Existerait-il une haine à l'encontre de Malmö ? Si oui, d'où vient-elle ? "J'ai des collègues à Stockholm qui pensent sérieusement qu'il est dangereux de se promener en ville, que les gens vous jettent des pierres à la tête", raconte Rakel Chukri en levant les yeux au ciel, avant de reprendre d'un ton ferme : "Les gens font une fixation sur Malmö. Personne ne s'est demandé ce qui clochait à Stockholm quand le 'tueur au laser' y sévissait. A l'époque, tout le monde parlait simplement de "la Suède". "Les gens aiment les dystopies", analyse Per Svensson. "Et, d'une certaine manière, Malmö est devenue la ville dystopique de l'extrême droite".
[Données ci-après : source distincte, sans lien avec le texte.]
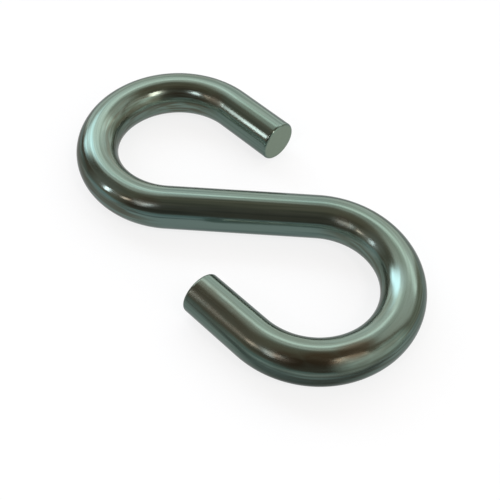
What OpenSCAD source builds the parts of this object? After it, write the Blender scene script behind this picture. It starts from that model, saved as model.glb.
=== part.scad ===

Lorsqu'un fou solitaire à bicyclette s'est mis à tirer sur les gens, des centaines de milliers d'habitants de Malmö ont été coiffés du bonnet d'âne dans les médias, du jour au lendemain. Mais tôt ou tard, quelqu'un posera les bonnes questions. Quid du système de prise en charge psychiatrique ? Quid des appels de la police pour un durcissement de la législation sur les armes et pour un renforcement de ses moyens ? Quid des besoins criants de l'école ? Alors peut-être la honte reprendra-t-elle la route du Nord, vers ce même gouvernement qui a jugé pertinent d'envoyer le condescendant ministre de l'Intégration, Erik Ullenhag, à Malmö.

Dernière minute : Le 7 novembre, la police de Malmö a annoncé avoir arrêté un Suédois de 38 ans suspecté d'avoir tué une personne et d'en avoir blessé sept autres.